AIM
Reproduce the material exactly, omitting nothing.
Start of GIVEN INFORMATION
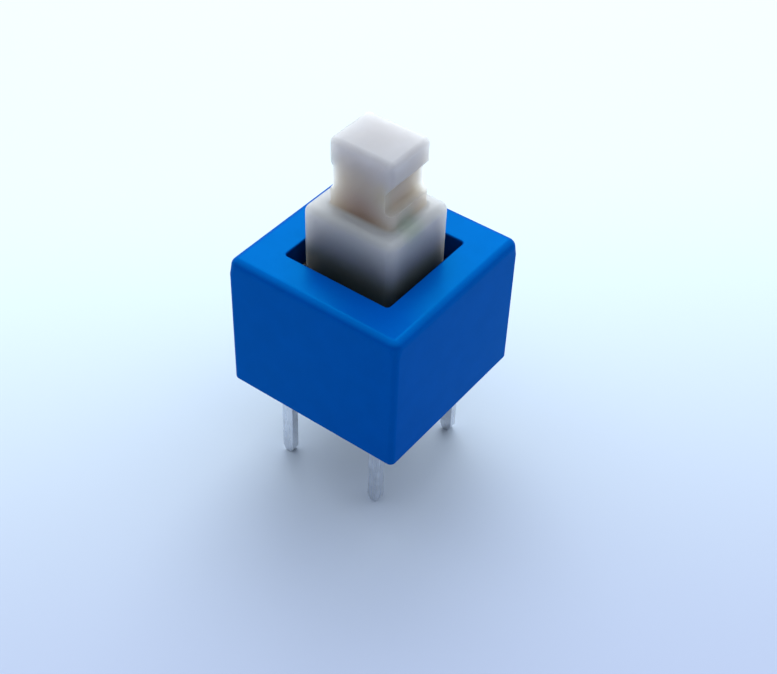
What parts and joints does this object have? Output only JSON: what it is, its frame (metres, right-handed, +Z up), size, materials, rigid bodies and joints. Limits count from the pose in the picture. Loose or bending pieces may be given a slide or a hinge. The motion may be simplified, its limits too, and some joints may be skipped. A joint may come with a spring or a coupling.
{
  "type": "pushbutton switch",
  "caption": "Square pushbutton switch for a circuit board, with a shouldered square plunger, a push-on push-off latch and flat solder pins.",
  "frame": {"origin": "under the middle of the case, level with the tips of the pins", "axes": "+Z up along the plunger, +X towards the side of the short contact blades, -X towards the side of the latch"},
  "size_m": [0.0086, 0.0086, 0.0167],
  "materials": {
    "blue_case": "satin",
    "white_plunger": "satin",
    "black_base": "matte",
    "tinned_pin": "satin",
    "bronze_leaf": "satin",
    "spring_steel": "bright"
  },
  "bodies": {
    "housing": {"case": "blue_case", "base": "black_base", "latch_leaf": "bronze_leaf", "return_spring": "spring_steel", "terminal_front_left": "tinned_pin", "terminal_front_right": "tinned_pin", "terminal_rear_left": "tinned_pin", "terminal_rear_right": "tinned_pin"},
    "plunger": {"plunger": "white_plunger", "contact_front": "bronze_leaf", "contact_rear": "bronze_leaf"},
    "latch": {"latch_wire": "spring_steel"}
  },
  "joints": [
    {"name": "plunger_slide", "type": "slide", "parent": "housing", "child": "plunger", "axis": [0, 0, 1], "range_m": [-0.0023, 0], "stiffness_N_per_m": 400, "springref_m": 0.0015, "deforming": ["return_spring"]},
    {"name": "latch_swing", "type": "hinge", "parent": "housing", "child": "latch", "pos_m": [-0.0016, -0.00016, 0.00485], "axis": [1, 0, 0], "range_deg": [0, 8.1]}
  ],
  "couplings": [
    {"joint": "latch_swing", "follows": "plunger_slide", "rad_per_m": -61.441}
  ]
}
End of GIVEN INFORMATION
RESPONSE BELOW
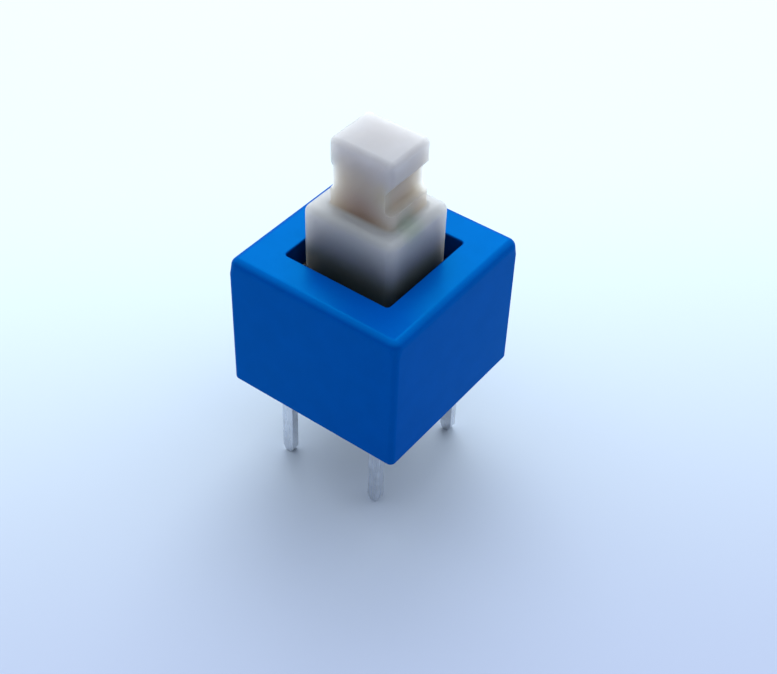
What parts and joints does this object have? Output only JSON: what it is, its frame (metres, right-handed, +Z up), size, materials, rigid bodies and joints. Limits count from the pose in the picture. Loose or bending pieces may be given a slide or a hinge. The motion may be simplified, its limits too, and some joints may be skipped. A joint may come with a spring or a coupling.
{
  "type": "pushbutton switch",
  "caption": "Square pushbutton switch for a circuit board, with a shouldered square plunger, a push-on push-off latch and flat solder pins.",
  "frame": {"origin": "under the middle of the case, level with the tips of the pins", "axes": "+Z up along the plunger, +X towards the side of the short contact blades, -X towards the side of the latch"},
  "size_m": [0.0086, 0.0086, 0.0167],
  "materials": {
    "blue_case": "satin",
    "white_plunger": "satin",
    "black_base": "matte",
    "tinned_pin": "satin",
    "bronze_leaf": "satin",
    "spring_steel": "bright"
  },
  "bodies": {
    "housing": {"case": "blue_case", "base": "black_base", "latch_leaf": "bronze_leaf", "return_spring": "spring_steel", "terminal_front_left": "tinned_pin", "terminal_front_right": "tinned_pin", "terminal_rear_left": "tinned_pin", "terminal_rear_right": "tinned_pin"},
    "plunger": {"plunger": "white_plunger", "contact_front": "bronze_leaf", "contact_rear": "bronze_leaf"},
    "latch": {"latch_wire": "spring_steel"}
  },
  "joints": [
    {"name": "plunger_slide", "type": "slide", "parent": "housing", "child": "plunger", "axis": [0, 0, 1], "range_m": [-0.0023, 0], "stiffness_N_per_m": 400, "springref_m": 0.0015, "deforming": ["return_spring"]},
    {"name": "latch_swing", "type": "hinge", "parent": "housing", "child": "latch", "pos_m": [-0.0016, -0.00016, 0.00485], "axis": [1, 0, 0], "range_deg": [0, 8.1]}
  ],
  "couplings": [
    {"joint": "latch_swing", "follows": "plunger_slide", "rad_per_m": -61.441}
  ]
}